WSJ
Trading screens may have been dominated by headlines about Ukraine in
recent times, but for oil traders there is a longer-running supply-side
issue: Libya.
It’s been three years since the fall of Moammar Ghadafi, who was
swept up by the Arab Spring. Libya, a major producer of coveted sweet
crude, has since been in a state of turmoil, with
violence, division and
political unrest continuing to this day.
The oil industry in the country with Africa’s largest reserves has been
in suspended animation. The effect on companies operating there h
as been brutal.
Now there may be
signs of a breakthrough.
Crude flows have resumed from major oil-producing fields of El Sharara,
El Feel and Wafa and the pipelines linking them to the Zawiya exports
terminal, The Wall Street Journal’s
Benoit Faucon reports.
The fields together produce 500,000 barrels a day, and their
resumption will push total Libyan daily crude output up to 750,000
barrels.
There are two caveats. Although such a large increase is welcome,
this still leaves Libyan producing at half its normal capacity. Also,
this is
far from the first time that talk of normality has emerged from Libya.
MELT
Six rapidly melting glaciers in Antarctica are
destabilizing one of the world’s largest ice sheets and, if unchecked, this could release enough water to raise sea levels world-wide significantly in centuries to come.

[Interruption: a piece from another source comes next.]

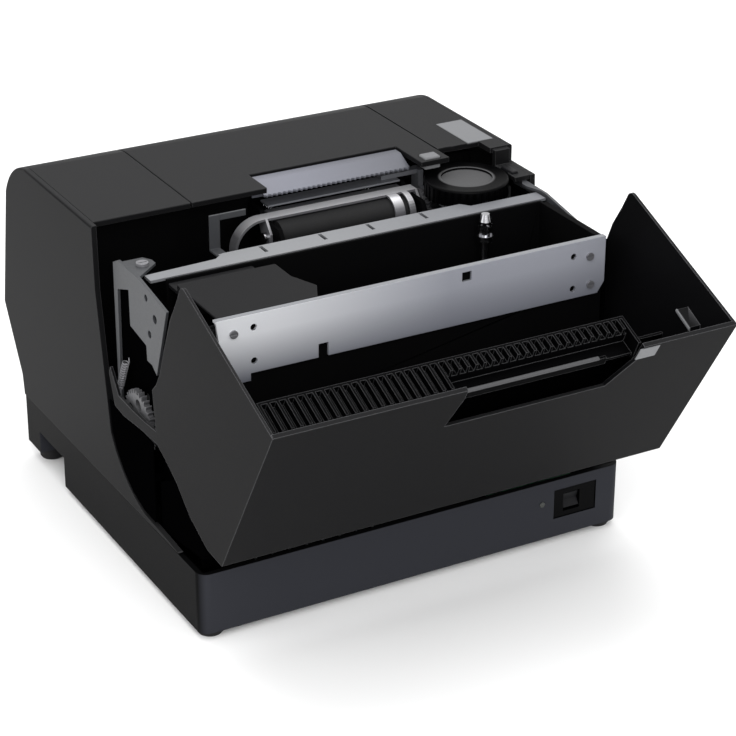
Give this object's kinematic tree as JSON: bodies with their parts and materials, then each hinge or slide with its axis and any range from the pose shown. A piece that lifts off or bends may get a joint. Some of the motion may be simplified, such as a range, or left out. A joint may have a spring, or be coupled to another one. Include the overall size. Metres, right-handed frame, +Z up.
{
  "type": "receipt printer",
  "caption": "Free-standing two-station receipt printer with a hinged top receipt cover and a large front slip cover resting open over a metal chassis",
  "frame": {"origin": "middle of the bounding box in plan, on the plane that the four rubber feet stand on", "axes": "+X to the right seen from the front, +Y to the back, +Z up"},
  "size_m": [0.2536, 0.3426, 0.1909],
  "materials": {
    "housing_black": "fine spark-eroded texture",
    "guide_black": "moulded ribs, fine texture",
    "inner_black": "plain moulded",
    "shelf_grey": "fine texture",
    "button_grey": "moulded",
    "badge_silver": "satin, blank",
    "led_clear": "clear",
    "rubber_black": "ground rubber",
    "sheet_steel": "zinc-plated sheet",
    "bright_steel": "ground and polished",
    "screw_steel": "zinc-plated",
    "motor_steel": "plated can",
    "head_metal": "cast, matt",
    "wheel_black": "moulded, knurled rim",
    "gear_metal": "sintered",
    "board_green": "solder mask",
    "component_black": "moulded"
  },
  "bodies": {
    "chassis": {"badge_plate": "badge_silver", "base_pan": "housing_black", "board_components": "component_black", "carriage_belt": "rubber_black", "carriage_motor": "motor_steel", "cutter_plate": "sheet_steel", "feed_motors": "motor_steel", "front_plate": "sheet_steel", "gear_guard": "inner_black", "guide_shafts": "bright_steel", "head_springs": "bright_steel", "hinge_pins": "bright_steel", "home_shelf": "shelf_grey", "interface_connectors": "component_black", "left_chassis_plate": "sheet_steel", "left_side_panel": "housing_black", "left_top_cover": "housing_black", "lid_brackets": "sheet_steel", "main_board": "board_green", "platen_bar": "inner_black", "power_board": "board_green", "power_inlet": "component_black", "rear_cover": "housing_black", "rear_rail": "sheet_steel", "receipt_frame": "inner_black", "ribbon_motor": "inner_black", "ribbon_tray": "inner_black", "right_chassis_plate": "sheet_steel", "right_side_panel": "housing_black", "right_top_cover": "housing_black", "rubber_feet": "rubber_black", "screws": "screw_steel", "slip_frame": "inner_black", "status_light": "led_clear", "switch_bezel": "button_grey", "thermal_head": "head_metal", "wheel_bracket": "sheet_steel"},
    "front_cover_body": {"front_cover": "housing_black", "slip_guide": "guide_black"},
    "receipt_cover_body": {"receipt_cover": "housing_black"},
    "release_button_body": {"release_button": "button_grey"},
    "feed_button_body": {"feed_button": "button_grey"},
    "rocker_body": {"power_rocker": "button_grey"},
    "carriage_body": {"print_head_carriage": "inner_black", "impact_head": "head_metal"},
    "drive_pulley_body": {"carriage_drive_pulley": "gear_metal"},
    "idler_pulley_body": {"carriage_idler_pulley": "gear_metal"},
    "spindle_body": {"ribbon_spindle": "bright_steel"},
    "slip_feed_body": {"slip_feed_shaft": "bright_steel", "slip_feed_rollers": "rubber_black", "slip_feed_gear": "gear_metal"},
    "slip_pinion_body": {"slip_motor_pinion": "gear_metal"},
    "slip_pinch_body": {"slip_pinch_rollers": "rubber_black"},
    "platen_body": {"receipt_platen": "rubber_black", "platen_shaft": "bright_steel", "platen_gear": "gear_metal"},
    "receipt_pinion_body": {"receipt_motor_pinion": "gear_metal"},
    "cutter_wheel_body": {"cutter_wheel": "wheel_black"},
    "cutter_blade_body": {"cutter_blade": "sheet_steel"},
    "bail_body": {"paper_bail": "sheet_steel"}
  },
  "joints": [
    {"name": "front_cover_hinge", "type": "hinge", "parent": "chassis", "child": "front_cover_body", "pos_m": [0, -0.0845, 0.075], "axis": [-1, 0, 0], "range_deg": [0, 23]},
    {"name": "receipt_cover_hinge", "type": "hinge", "parent": "chassis", "child": "receipt_cover_body", "pos_m": [0, 0.15, 0.152], "axis": [-1, 0, 0], "range_deg": [0, 75]},
    {"name": "release_button_travel", "type": "slide", "parent": "receipt_cover_body", "child": "release_button_body", "axis": [0, 0, -1], "range_m": [0, 0.0015], "stiffness_N_per_m": 400, "springref_m": -0.001},
    {"name": "feed_button_travel", "type": "slide", "parent": "chassis", "child": "feed_button_body", "axis": [0, 0, -1], "range_m": [0, 0.0015], "stiffness_N_per_m": 400, "springref_m": -0.001},
    {"name": "power_rocker_tilt", "type": "hinge", "parent": "chassis", "child": "rocker_body", "pos_m": [0.09375, -0.0775, 0.0229], "axis": [1, 0, 0], "range_deg": [0, 12]},
    {"name": "carriage_travel", "type": "slide", "parent": "chassis", "child": "carriage_body", "axis": [1, 0, 0], "range_m": [0, 0.15]},
    {"name": "drive_pulley_turn", "type": "hinge", "parent": "chassis", "child": "drive_pulley_body", "pos_m": [0.104, -0.0315, 0.116], "axis": [0, 1, 0], "continuous": true},
    {"name": "idler_pulley_turn", "type": "hinge", "parent": "chassis", "child": "idler_pulley_body", "pos_m": [-0.1, -0.0315, 0.116], "axis": [0, 1, 0], "continuous": true},
    {"name": "ribbon_spindle_turn", "type": "hinge", "parent": "chassis", "child": "spindle_body", "pos_m": [0.074, -0.022, 0.15], "axis": [0, 0, 1], "continuous": true},
    {"name": "slip_feed_turn", "type": "hinge", "parent": "chassis", "child": "slip_feed_body", "pos_m": [0, -0.013, 0.091], "axis": [1, 0, 0], "continuous": true},
    {"name": "slip_pinion_turn", "type": "hinge", "parent": "chassis", "child": "slip_pinion_body", "pos_m": [-0.12, 0.00127, 0.07399], "axis": [1, 0, 0], "continuous": true},
    {"name": "slip_pinch_turn", "type": "hinge", "parent": "chassis", "child": "slip_pinch_body", "pos_m": [0, -0.013, 0.1034], "axis": [1, 0, 0], "continuous": true},
    {"name": "platen_turn", "type": "hinge", "parent": "chassis", "child": "platen_body", "pos_m": [0, 0.04, 0.152], "axis": [1, 0, 0], "continuous": true},
    {"name": "receipt_pinion_turn", "type": "hinge", "parent": "chassis", "child": "receipt_pinion_body", "pos_m": [0.071, 0.0452, 0.13772], "axis": [1, 0, 0], "continuous": true},
    {"name": "cutter_wheel_turn", "type": "hinge", "parent": "chassis", "child": "cutter_wheel_body", "pos_m": [0.0895, 0.023, 0.16], "axis": [0, 0, 1], "range_deg": [0, 34.3]},
    {"name": "cutter_blade_travel", "type": "slide", "parent": "chassis", "child": "cutter_blade_body", "axis": [0, -1, 0], "range_m": [0, 0.0048]},
    {"name": "paper_bail_lift", "type": "hinge", "parent": "chassis", "child": "bail_body", "pos_m": [0.02, 0.04, 0.152], "axis": [1, 0, 0], "range_deg": [0, 30]}
  ],
  "couplings": [
    {"joint": "slip_pinion_turn", "follows": "slip_feed_turn", "ratio": -2.6667},
    {"joint": "slip_pinch_turn", "follows": "slip_feed_turn", "ratio": -1.4},
    {"joint": "receipt_pinion_turn", "follows": "platen_turn", "ratio": -1.5},
    {"joint": "drive_pulley_turn", "follows": "carriage_travel", "rad_per_m": 150.38},
    {"joint": "idler_pulley_turn", "follows": "carriage_travel", "rad_per_m": 150.38},
    {"joint": "cutter_blade_travel", "follows": "cutter_wheel_turn", "m_per_rad": 0.008}
  ]
}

Who says? Researchers at the National Aeronautics and Space
Administration’s Jet Propulsion Laboratory and the University of
California. They state that the glacial retreat may already have reached
the point of no return, the Journal’s
Robert Lee Hotz reports.
In the U.S., meanwhile, The White House rollout of a
climate-change report has been met with
marked indifference by the polled populace. Perhaps they are being wooed by editorials talking of scare tactics and “
unscientific panic.”
Presidential would-be Marco Rubio knows
on which side of the fence he sits, disclaiming the idea that the consequences of climate change can be averted
provided governments act aggressively.
TAX
Unexpected news from the turkey pen: this year, they are voting for Christmas.

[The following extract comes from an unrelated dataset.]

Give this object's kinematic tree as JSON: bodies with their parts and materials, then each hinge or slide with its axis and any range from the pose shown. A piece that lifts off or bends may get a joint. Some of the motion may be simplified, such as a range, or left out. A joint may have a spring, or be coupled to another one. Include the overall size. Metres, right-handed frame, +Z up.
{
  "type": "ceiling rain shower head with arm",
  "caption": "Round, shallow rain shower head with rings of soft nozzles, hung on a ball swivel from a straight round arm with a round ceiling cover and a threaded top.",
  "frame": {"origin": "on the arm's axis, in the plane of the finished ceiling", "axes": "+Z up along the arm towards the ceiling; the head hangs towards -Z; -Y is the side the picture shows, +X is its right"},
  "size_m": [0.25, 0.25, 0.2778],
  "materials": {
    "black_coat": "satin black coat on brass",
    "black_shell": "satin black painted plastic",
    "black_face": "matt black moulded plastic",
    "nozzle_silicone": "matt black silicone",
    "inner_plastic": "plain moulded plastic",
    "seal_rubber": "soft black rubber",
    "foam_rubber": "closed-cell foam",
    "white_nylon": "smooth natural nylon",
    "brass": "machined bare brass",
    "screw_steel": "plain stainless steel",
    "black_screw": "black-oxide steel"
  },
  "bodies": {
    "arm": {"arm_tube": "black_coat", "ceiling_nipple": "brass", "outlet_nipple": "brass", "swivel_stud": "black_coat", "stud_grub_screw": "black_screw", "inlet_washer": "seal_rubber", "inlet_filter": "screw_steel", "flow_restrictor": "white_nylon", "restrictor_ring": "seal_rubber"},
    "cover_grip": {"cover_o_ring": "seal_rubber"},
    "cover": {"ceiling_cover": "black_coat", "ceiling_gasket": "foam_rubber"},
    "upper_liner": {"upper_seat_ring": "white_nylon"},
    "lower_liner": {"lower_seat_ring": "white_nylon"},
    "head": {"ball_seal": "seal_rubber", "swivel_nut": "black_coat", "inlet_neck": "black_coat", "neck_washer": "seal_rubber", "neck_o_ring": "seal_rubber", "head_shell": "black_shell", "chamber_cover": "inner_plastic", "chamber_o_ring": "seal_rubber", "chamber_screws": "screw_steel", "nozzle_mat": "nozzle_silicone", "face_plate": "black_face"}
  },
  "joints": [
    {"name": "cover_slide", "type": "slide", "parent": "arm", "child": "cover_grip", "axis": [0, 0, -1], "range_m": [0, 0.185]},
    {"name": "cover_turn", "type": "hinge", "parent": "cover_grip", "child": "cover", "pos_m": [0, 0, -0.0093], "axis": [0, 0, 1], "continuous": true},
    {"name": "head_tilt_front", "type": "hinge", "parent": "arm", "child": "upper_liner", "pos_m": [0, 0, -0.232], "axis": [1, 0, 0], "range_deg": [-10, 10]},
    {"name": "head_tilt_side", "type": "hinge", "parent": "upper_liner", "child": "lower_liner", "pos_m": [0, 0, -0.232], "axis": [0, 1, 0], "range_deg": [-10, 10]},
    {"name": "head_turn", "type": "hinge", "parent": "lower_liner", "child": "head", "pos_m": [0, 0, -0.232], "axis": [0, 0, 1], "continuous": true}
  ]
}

Oklahoma oil man George Kaiser is breaking with fellow energy executives in
asking the state to raise taxes on oil companies, including his own.
Energy companies in Oklahoma pay 7% tax on oil and gas revenue. But
to encourage drilling with more costly shale wells, the rate is 1% for
the first four years.
Mr. Kaiser believes a higher tax on oil-and-gas production could help
the state pay for education and much needed infrastructure
improvements, the Journal’s
Daniel Gilbert reports.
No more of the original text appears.